The hostname refers to the ip address of your nodes. Make sure master node can access all nodes (including itself) by ssh without password.

Here is details about CLI arguments:

- Model configuration: `--model_name`. `base` and `8b` are supported for OpenMoE.
- Booster plugin: `--plugin`. `ep`, `ep_zero` and `hybrid` are supported. `ep_zero` is recommended for general cases. `ep` can provides least memory consumption and `hybrid` suits large scale training.
- Output path: `--output_path`. The path to save your model. The default value is `./outputs`.
- Number of epochs: `--num_epochs`. The default value is 1.
- Local batch size: `--batch_size`. Batch size per GPU. The default value is 1.
- Save interval: `-i`, `--save_interval`. The interval (steps) of saving checkpoints. The default value is 1000.
- Mixed precision: `--precision`. The default value is "bf16". "fp16", "bf16" and "fp32" are supported.
- Max length: `--max_length`. Max sequence length. Default to 2048.
- Dataset: `-d`, `--dataset`. The default dataset is `yizhongw/self_instruct`. It support any dataset from `datasets` with the same data format as it.
- Task Name: `--task_name`. Task of corresponding dataset. Default to `super_natural_instructions`.
- Learning rate: `--lr`. The default value is 1e-5.
- Weight decay: `--weight_decay`. The default value is 0.
- Zero stage: `--zero_stage`. Zero stage. Recommend 2 for ep and 1 for ep zero.
- Extra dp size: `--extra_dp_size`. Extra moe param dp size for ep_zero plugin. Recommended to be 2 or 4.
- Use kernel: `--use_kernel`. Use kernel optim. Need to install flash attention and triton to enable all kernel optimizations. Skip if not installed.
- Use layernorm kernel: `--use_layernorm_kernel`. Use layernorm kernel. Need to install apex. Raise error if not installed.
- Router aux loss factor: `--router_aux_loss_factor`. Moe router z loss factor. You can refer to STMoE for details.
- Router z loss factor: `--router_z_loss_factor`. Moe router aux loss factor. You can refer to STMoE for details.
- Label smoothing: `--label_smoothing`. Label smoothing.
- Z loss factor: `--z_loss_factor`. The final outputs' classification z loss factor.
Load balance: `--load_balance`. Expert load balance. Defaults to False. Recommend enabling.
- Load balance interval: `--load_balance_interval`. Expert load balance interval.
- Communication overlap: `--comm_overlap`. Use communication overlap for MoE. Recommended to enable for multi-node training.
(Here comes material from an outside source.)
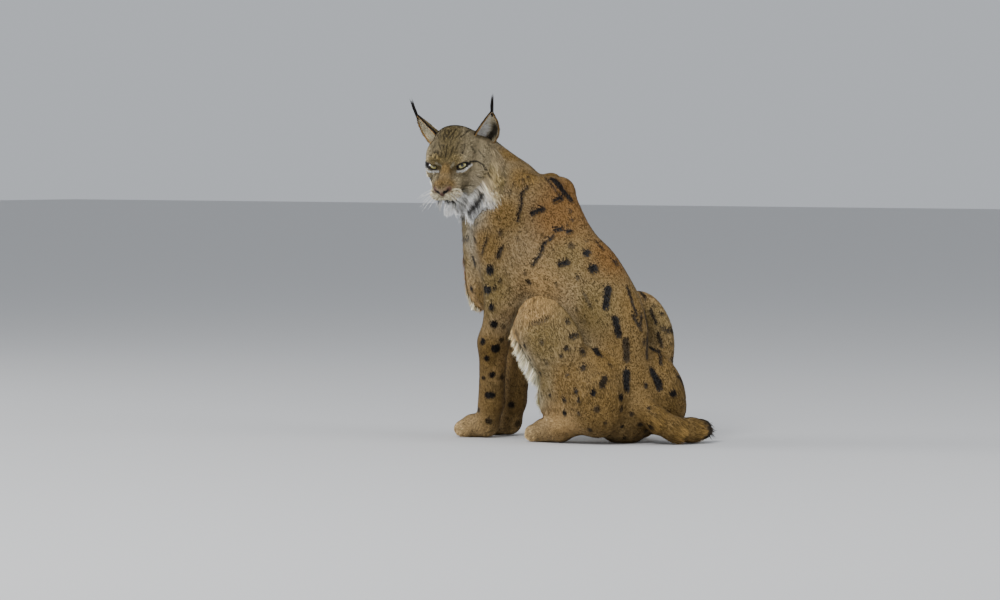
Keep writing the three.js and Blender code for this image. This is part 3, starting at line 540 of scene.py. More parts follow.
# Where the line of sight through a pixel of the picture first meets a surface.
def seen_at(pixel, surface):
    start = CAMERA_AIM + BACK * DISTANCE
    across = RIGHT * (pixel[0] - PICTURE[0] / 2) * PIXEL
    through = CAMERA_AIM + across + UP * (PICTURE[1] / 2 - pixel[1]) * PIXEL
    place = surface.ray_cast(Vector(start), Vector(through - start))[0]
    return None if place is None else np.array(place)


def filled_in(points, gap):
    out = [points[0]]
    for a, b in zip(points[:-1], points[1:]):
        steps = max(1, math.ceil(math.dist(a, b) / gap))
        out += [np.array(a) + (np.array(b) - np.array(a)) * n / steps for n in range(1, steps + 1)]
    return out


# The frame whose middle plane a mark is mirrored through.
HEAD_BACK = 95  # how far back the head's marks go
HEAD_SIZE = 150
CHEST_BACK = -190  # where the chest's marks end and the pelvis's begin


def frame_at(place):
    if skull.inward(place)[1] < HEAD_BACK and np.linalg.norm(skull.inward(place)) < HEAD_SIZE:
        return skull
    return chest if place[1] < CHEST_BACK else pelvis


# Every mark as small balls on the skin: their places, radii, strengths and colours. The far side has the
# same marks, a little moved where they are not on the head.
TWIN_MOVED = 5


def marks_on(surface, outer):
    balls = []
    for colour, radius, strength, *points in MARKS:
        moved = chance.normal(0, TWIN_MOVED, 3)
        for pixel in filled_in(points, 1.0):
            place = seen_at(pixel, outer)
            if place is None:
                continue
            base = frame_at(place)
            local = base.inward(place)
            twins = [place]
            if local[0] > (1 if base is skull else 4):
                twins.append(base.outward(local * (-1, 1, 1)) + moved * (base is not skull))
            for twin in twins:
                found = surface.find_nearest(Vector(twin))[0]
                balls.append((*found, radius * PIXEL, strength, *SHADES[colour]))
    return np.array(balls)


def tree_of(points, quads):
    return BVHTree.FromPolygons([tuple(p) for p in points], [tuple(q) for q in quads])


def snapped(points, surface):
    return np.array([surface.find_nearest(Vector(p))[0] for p in points])


# More spots where no mark of the picture reaches, spread by chance and kept apart.
SPOT_GAP = 34.0
SPOTTED = ("tawny", "buff", "rust")
SPOTS_TRIED = 1500
SPOTTED_SHARE = 0.6  # how much of the coat about a spot has to be of a spotted colour
SPOT_RADII = (3.5, 6.5)
SPOT_STRENGTHS = (0.6, 1)


def more_spots(balls, points):
    spotted = np.array([[colour in SPOTTED] for _, _, _, colour, *_ in COAT], float)
    places = list(balls[:, :3])
    extra = []
    for p in points[chance.integers(0, len(points), SPOTS_TRIED)]:
        on_head = skull.inward(p)[1] < 120 and p[2] > 480
        if on_head or mixed(p[None], COAT_PLACES, spotted)[0, 0] < SPOTTED_SHARE:
            continue
        if np.min(np.linalg.norm(np.array(places) - p, axis=1)) > SPOT_GAP:
            places.append(p)
            radius, strength = chance.uniform(*SPOT_RADII), chance.uniform(*SPOT_STRENGTHS)
            extra.append((*p, radius, strength, *SHADES["black"]))
    return np.concatenate([balls, extra])


# The colour at places on the skin: what the coat's table says, then the marks over it. A mark reaches past
# its radius, and fades over a share of the radius and a little more.
MARK_REACH = 1.6
MARK_FADE = (0.35, 0.6)


class Painter:
    def __init__(self, balls):
        self.balls = balls
        self.tree = KDTree(len(balls))
        for n, ball in enumerate(balls):
            self.tree.insert(Vector(ball[:3]), n)
        self.tree.balance()

    def __call__(self, points, colours=None):
        if colours is None:
            colours = mixed(points, COAT_PLACES, COAT_COLOURS)
        for n, p in enumerate(points):
            best, chosen = 0.0, None
            for _, which, gap in self.tree.find_n(Vector(p), 3):
                ball = self.balls[which]
                radius, strength = ball[3:5]
                ink = (MARK_REACH * radius - gap) / (MARK_FADE[0] * radius + MARK_FADE[1])
                ink = min(max(ink, 0.0), 1.0) * strength
                if ink > best:
                    best, chosen = ink, ball
            if chosen is not None:
                colours[n] += (chosen[5:8] - colours[n]) * best
        return colours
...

### 4. Shell Script Examples

For your convenience, we provide some shell scripts to train with various configurations. Here we will show an example of how to run training
OpenMoE.

#### a. Running environment
This experiment was performed on a single computing nodes with 8 A800 80GB GPUs in total for OpenMoE-8B. The GPUs are fully connected with NVLink.

#### b. Running command
We demonstrate how to run three plugins in `train.sh`. You can choose anyone and use your own args.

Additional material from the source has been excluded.